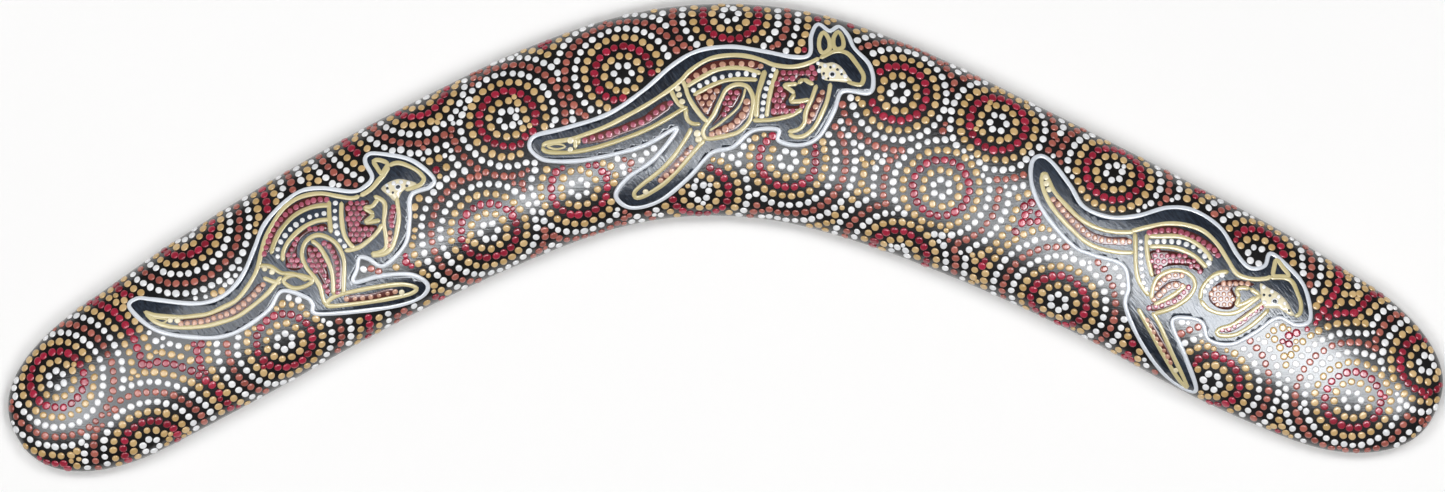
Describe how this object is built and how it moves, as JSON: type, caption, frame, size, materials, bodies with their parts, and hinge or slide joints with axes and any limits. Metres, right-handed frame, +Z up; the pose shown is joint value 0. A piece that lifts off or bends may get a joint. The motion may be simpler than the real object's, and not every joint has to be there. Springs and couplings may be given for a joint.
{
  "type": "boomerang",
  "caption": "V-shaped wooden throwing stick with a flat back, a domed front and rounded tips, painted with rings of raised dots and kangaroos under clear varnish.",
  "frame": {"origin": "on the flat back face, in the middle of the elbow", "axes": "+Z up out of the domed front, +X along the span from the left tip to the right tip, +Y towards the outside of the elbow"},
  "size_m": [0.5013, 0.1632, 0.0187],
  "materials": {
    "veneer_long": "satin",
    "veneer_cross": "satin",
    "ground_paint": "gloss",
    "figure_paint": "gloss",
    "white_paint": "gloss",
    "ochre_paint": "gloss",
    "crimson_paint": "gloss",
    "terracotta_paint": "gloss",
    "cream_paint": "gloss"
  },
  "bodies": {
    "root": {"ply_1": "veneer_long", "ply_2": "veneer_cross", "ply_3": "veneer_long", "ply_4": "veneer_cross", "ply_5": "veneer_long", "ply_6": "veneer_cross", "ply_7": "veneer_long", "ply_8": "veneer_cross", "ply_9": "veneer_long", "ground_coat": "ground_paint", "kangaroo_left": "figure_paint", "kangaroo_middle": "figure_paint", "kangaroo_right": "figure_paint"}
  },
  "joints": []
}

##########

Problem statement → Repeat the material above in full, keeping every word.

Finished exercise →
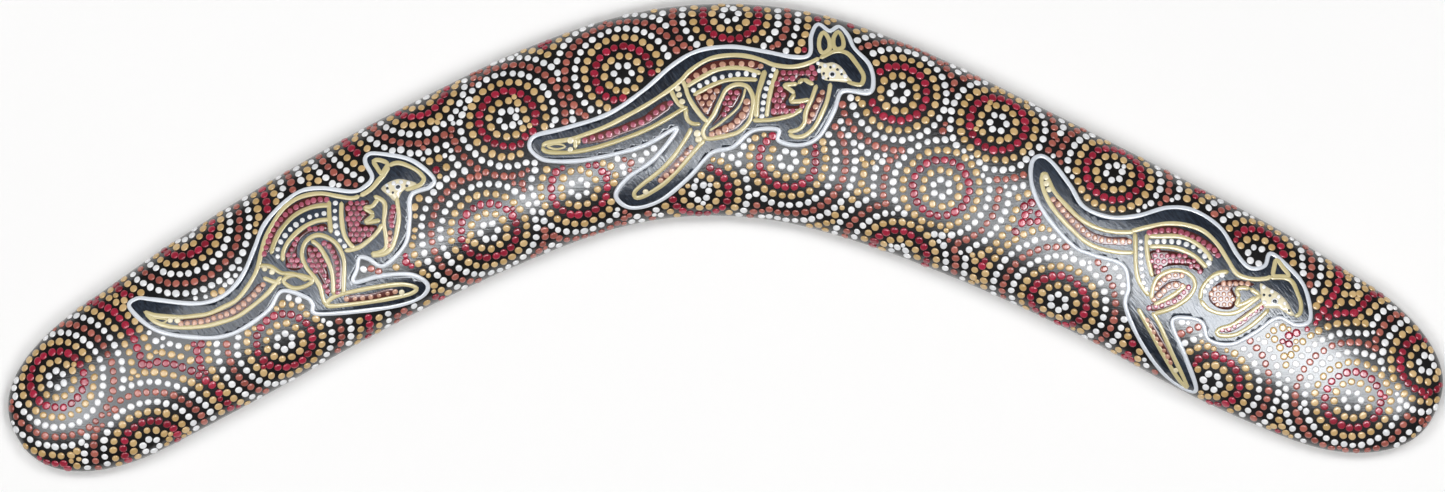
Describe how this object is built and how it moves, as JSON: type, caption, frame, size, materials, bodies with their parts, and hinge or slide joints with axes and any limits. Metres, right-handed frame, +Z up; the pose shown is joint value 0. A piece that lifts off or bends may get a joint. The motion may be simpler than the real object's, and not every joint has to be there. Springs and couplings may be given for a joint.
{
  "type": "boomerang",
  "caption": "V-shaped wooden throwing stick with a flat back, a domed front and rounded tips, painted with rings of raised dots and kangaroos under clear varnish.",
  "frame": {"origin": "on the flat back face, in the middle of the elbow", "axes": "+Z up out of the domed front, +X along the span from the left tip to the right tip, +Y towards the outside of the elbow"},
  "size_m": [0.5013, 0.1632, 0.0187],
  "materials": {
    "veneer_long": "satin",
    "veneer_cross": "satin",
    "ground_paint": "gloss",
    "figure_paint": "gloss",
    "white_paint": "gloss",
    "ochre_paint": "gloss",
    "crimson_paint": "gloss",
    "terracotta_paint": "gloss",
    "cream_paint": "gloss"
  },
  "bodies": {
    "root": {"ply_1": "veneer_long", "ply_2": "veneer_cross", "ply_3": "veneer_long", "ply_4": "veneer_cross", "ply_5": "veneer_long", "ply_6": "veneer_cross", "ply_7": "veneer_long", "ply_8": "veneer_cross", "ply_9": "veneer_long", "ground_coat": "ground_paint", "kangaroo_left": "figure_paint", "kangaroo_middle": "figure_paint", "kangaroo_right": "figure_paint"}
  },
  "joints": []
}